What is needed
Reproduce exactly the opening lines of the listing, stopping after the line that contains "return math.tan(angle) - angle" and including it.

** Start of Data excerpt **

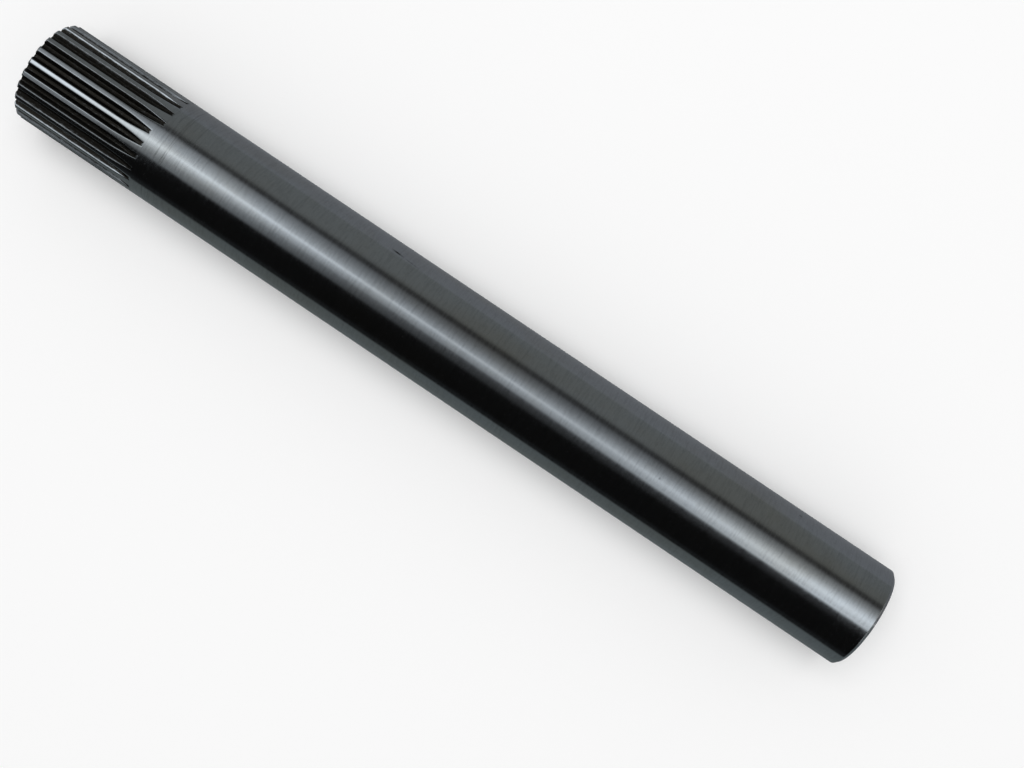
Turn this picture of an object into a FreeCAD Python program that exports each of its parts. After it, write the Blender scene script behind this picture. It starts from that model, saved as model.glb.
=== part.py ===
import FreeCAD, Part
import math
import os

os.makedirs("parts", exist_ok=True)

# Axle shaft, millimetres. The axis lies along X, the splined end face is at X = 0, Z is up.

# Shaft
SHAFT_DIAMETER = 50.0
SHAFT_LENGTH = 450.0
SPLINED_END_CHAMFER = 1.0
PLAIN_END_CHAMFER = 1.5

# Spline: involute teeth whose tops are flush with the shaft, so that the shaft's diameter is
# the module times one more than the tooth count; a small flat eases each root corner
SPLINE_TEETH = 24
PRESSURE_ANGLE = 30.0
TOOTH_DEPTH = 2.25
ROOT_CORNER_EASE = 0.25
FULL_DEPTH_LENGTH = 46.4

# Broken edge along each tooth: its depth, and its angle from the middle of the tooth space
EDGE_BREAK_DEPTH = 0.13
EDGE_BREAK_ANGLE = 65.0

# Run-out: the arc the cutter climbs at the end of each space, and its feed in one turn of the
# shaft, over which the ends of the spaces step along the shaft
CUTTER_RADIUS = 68.0
CUTTER_FEED = 3.2

# Centre holes in both ends, for turning and grinding between centres
CENTRE_MOUTH_DIAMETER = 10.6
CENTRE_PILOT_DIAMETER = 5.0
CENTRE_PILOT_LENGTH = 5.0
CENTRE_ANGLE = 60.0
DRILL_POINT_ANGLE = 120.0

# How far a cutting tool stands clear of the metal
TOOL_CLEARANCE = 1.5

X_AXIS = FreeCAD.Vector(1, 0, 0)
Y_AXIS = FreeCAD.Vector(0, 1, 0)
Z_AXIS = FreeCAD.Vector(0, 0, 1)
ORIGIN = FreeCAD.Vector(0, 0, 0)

shaft_radius = SHAFT_DIAMETER / 2
root_radius = shaft_radius - TOOTH_DEPTH
break_radius = shaft_radius - EDGE_BREAK_DEPTH
spline_module = SHAFT_DIAMETER / (SPLINE_TEETH + 1)
pitch_radius = spline_module * SPLINE_TEETH / 2
base_radius = pitch_radius * math.cos(math.radians(PRESSURE_ANGLE))
tooth_pitch_angle = 2 * math.pi / SPLINE_TEETH


def involute(angle):
    return math.tan(angle) - angle


def flank_point(radius, side):
    """A point on one flank of the space that opens towards +Z; side is -1 or 1, along Y."""
    rise = involute(math.acos(base_radius / radius)) - involute(math.radians(PRESSURE_ANGLE))
    angle = side * (tooth_pitch_angle / 4 + rise)
    return FreeCAD.Vector(0, radius * math.sin(angle), radius * math.cos(angle))


def space_side(side):
    """One side of a space, bottom to top: eased root corner, involute flank, broken edge."""
    bottom = flank_point(root_radius, side) + Y_AXIS * (-side * ROOT_CORNER_EASE)
    flank_start = flank_point(root_radius + ROOT_CORNER_EASE, side)
    flank_middle = flank_point((root_radius + break_radius) / 2, side)
    flank_top = flank_point(break_radius, side)
    climb = EDGE_BREAK_DEPTH + TOOL_CLEARANCE
    spread = side * climb * math.tan(math.radians(EDGE_BREAK_ANGLE))
    top = flank_top + FreeCAD.Vector(0, spread, climb)
    edges = [
        Part.makeLine(bottom, flank_start),
        Part.Arc(flank_start, flank_middle, flank_top).toShape(),
        Part.makeLine(flank_top, top),
    ]
    return bottom, edges, top


def space_section():
    """Section of one tooth space, square to the axis, at X = 0."""
    left_bottom, left_edges, left_top = space_side(-1)
    right_bottom, right_edges, right_top = space_side(1)
    closing = [Part.makeLine(left_bottom, right_bottom), Part.makeLine(left_top, right_top)]
    return Part.Face(Part.Wire(Part.sortEdges(left_edges + right_edges + closing)[0]))


def space_tool():
    """Tool for one space: a straight groove that climbs out of the shaft on the cutter's arc."""
    section = space_section()
    lead_in = X_AXIS * (TOOL_CLEARANCE + CUTTER_FEED)
    straight_end = X_AXIS * FULL_DEPTH_LENGTH
    straight = section.translated(lead_in * -1).extrude(lead_in + straight_end)
    climb = TOOTH_DEPTH + TOOL_CLEARANCE
    arc_angle = math.degrees(math.acos(1 - climb / CUTTER_RADIUS))
    cutter_centre = straight_end + Z_AXIS * (section.BoundBox.ZMin + CUTTER_RADIUS)
    run_out = section.translated(straight_end).revolve(cutter_centre, Y_AXIS, -arc_angle)
    return straight.fuse(run_out).removeSplitter()


def spline_tools():
    """One tool for each space, round the axis from beside the tooth that points along +Z."""
    tool = space_tool()
    tools = []
    for index in range(SPLINE_TEETH):
        placed = tool.translated(X_AXIS * (CUTTER_FEED * index / SPLINE_TEETH))
        placed.rotate(ORIGIN, X_AXIS, math.degrees(tooth_pitch_angle) * (index - 1 / 2))
        tools.append(placed)
    return tools


def centre_profile():
    """Half profile of a centre hole, from its mouth at X = 0 inwards to the axis."""
    mouth_radius = CENTRE_MOUTH_DIAMETER / 2
    pilot_radius = CENTRE_PILOT_DIAMETER / 2
    cone_depth = (mouth_radius - pilot_radius) / math.tan(math.radians(CENTRE_ANGLE / 2))
    pilot_depth = cone_depth + CENTRE_PILOT_LENGTH
    point_depth = pilot_depth + pilot_radius / math.tan(math.radians(DRILL_POINT_ANGLE / 2))
    return [(0, mouth_radius), (cone_depth, pilot_radius), (pilot_depth, pilot_radius), (point_depth, 0)]


def turned_blank():
    """The shaft before its spline is cut: one turned profile swept round the axis."""
    splined_centre = list(reversed(centre_profile()))
    plain_centre = [(SHAFT_LENGTH - x, r) for x, r in centre_profile()]
    outside = [
        (0, shaft_radius - SPLINED_END_CHAMFER),
        (SPLINED_END_CHAMFER, shaft_radius),
        (SHAFT_LENGTH - PLAIN_END_CHAMFER, shaft_radius),
        (SHAFT_LENGTH, shaft_radius - PLAIN_END_CHAMFER),
    ]
    points = [FreeCAD.Vector(x, 0, r) for x, r in splined_centre + outside + plain_centre]
    profile = Part.Face(Part.makePolygon(points + points[:1]))
    return profile.revolve(ORIGIN, X_AXIS, 360)


axle_shaft = turned_blank().cut(spline_tools()).Solids[0]
axle_shaft.exportStep("parts/axle_shaft.step")
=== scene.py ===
import math
from collections import namedtuple

import bpy
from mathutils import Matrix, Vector


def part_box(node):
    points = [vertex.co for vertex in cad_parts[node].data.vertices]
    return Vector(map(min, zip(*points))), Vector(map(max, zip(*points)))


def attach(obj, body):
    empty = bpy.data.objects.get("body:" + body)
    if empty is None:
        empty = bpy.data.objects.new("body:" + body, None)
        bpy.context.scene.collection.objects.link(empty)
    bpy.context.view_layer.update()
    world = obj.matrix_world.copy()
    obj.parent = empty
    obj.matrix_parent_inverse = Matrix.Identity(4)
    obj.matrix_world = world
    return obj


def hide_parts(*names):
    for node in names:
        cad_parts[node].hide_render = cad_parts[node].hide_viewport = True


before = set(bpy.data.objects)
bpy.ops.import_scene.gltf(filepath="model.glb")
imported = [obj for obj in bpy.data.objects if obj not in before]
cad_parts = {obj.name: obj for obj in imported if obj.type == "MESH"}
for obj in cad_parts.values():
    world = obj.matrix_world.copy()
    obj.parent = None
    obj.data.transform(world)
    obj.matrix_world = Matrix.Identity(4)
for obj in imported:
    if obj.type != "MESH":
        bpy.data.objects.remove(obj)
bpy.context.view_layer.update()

bl_info = {
    "name": "Axle shaft",
    "version": (1, 0, 0),
    "blender": (4, 5, 0),
    "location": "3D View > Sidebar > Axle shaft",
    "description": "Builds the splined axle shaft's surface, its ground steel finish and its studio",
    "category": "Object",
}

SHAFT_LOW, SHAFT_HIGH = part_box("axle_shaft")
MM = 0.001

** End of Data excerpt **

Task response
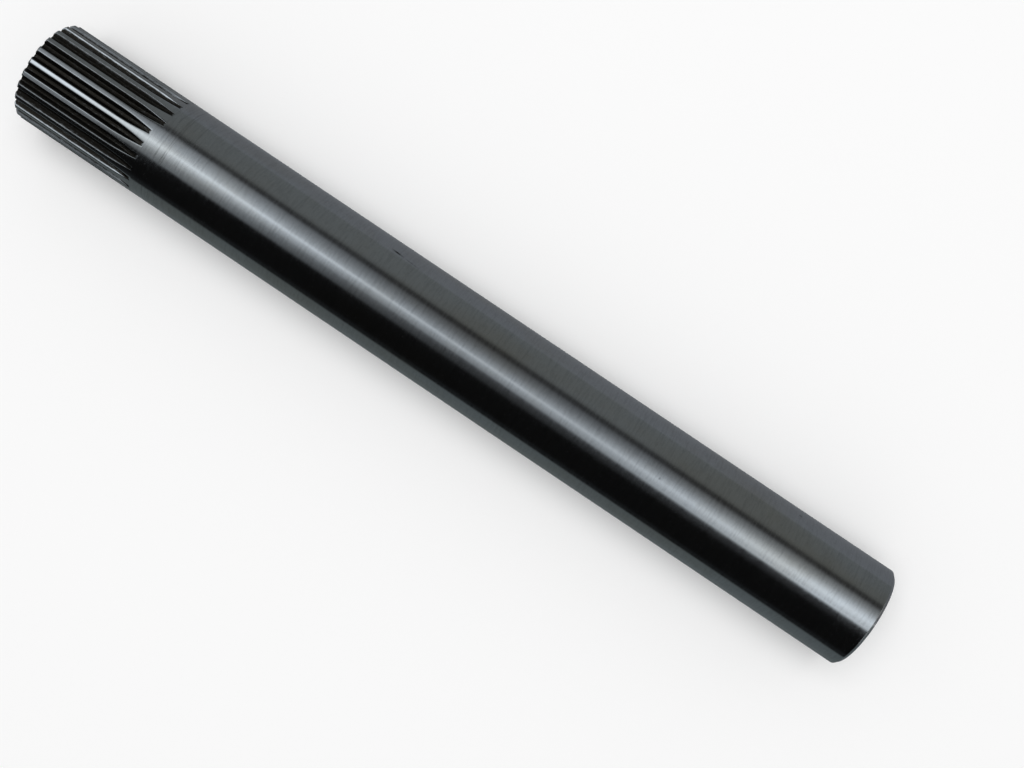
Turn this picture of an object into a FreeCAD Python program that exports each of its parts. After it, write the Blender scene script behind this picture. It starts from that model, saved as model.glb.
=== part.py ===
import FreeCAD, Part
import math
import os

os.makedirs("parts", exist_ok=True)

# Axle shaft, millimetres. The axis lies along X, the splined end face is at X = 0, Z is up.

# Shaft
SHAFT_DIAMETER = 50.0
SHAFT_LENGTH = 450.0
SPLINED_END_CHAMFER = 1.0
PLAIN_END_CHAMFER = 1.5

# Spline: involute teeth whose tops are flush with the shaft, so that the shaft's diameter is
# the module times one more than the tooth count; a small flat eases each root corner
SPLINE_TEETH = 24
PRESSURE_ANGLE = 30.0
TOOTH_DEPTH = 2.25
ROOT_CORNER_EASE = 0.25
FULL_DEPTH_LENGTH = 46.4

# Broken edge along each tooth: its depth, and its angle from the middle of the tooth space
EDGE_BREAK_DEPTH = 0.13
EDGE_BREAK_ANGLE = 65.0

# Run-out: the arc the cutter climbs at the end of each space, and its feed in one turn of the
# shaft, over which the ends of the spaces step along the shaft
CUTTER_RADIUS = 68.0
CUTTER_FEED = 3.2

# Centre holes in both ends, for turning and grinding between centres
CENTRE_MOUTH_DIAMETER = 10.6
CENTRE_PILOT_DIAMETER = 5.0
CENTRE_PILOT_LENGTH = 5.0
CENTRE_ANGLE = 60.0
DRILL_POINT_ANGLE = 120.0

# How far a cutting tool stands clear of the metal
TOOL_CLEARANCE = 1.5

X_AXIS = FreeCAD.Vector(1, 0, 0)
Y_AXIS = FreeCAD.Vector(0, 1, 0)
Z_AXIS = FreeCAD.Vector(0, 0, 1)
ORIGIN = FreeCAD.Vector(0, 0, 0)

shaft_radius = SHAFT_DIAMETER / 2
root_radius = shaft_radius - TOOTH_DEPTH
break_radius = shaft_radius - EDGE_BREAK_DEPTH
spline_module = SHAFT_DIAMETER / (SPLINE_TEETH + 1)
pitch_radius = spline_module * SPLINE_TEETH / 2
base_radius = pitch_radius * math.cos(math.radians(PRESSURE_ANGLE))
tooth_pitch_angle = 2 * math.pi / SPLINE_TEETH


def involute(angle):
    return math.tan(angle) - angle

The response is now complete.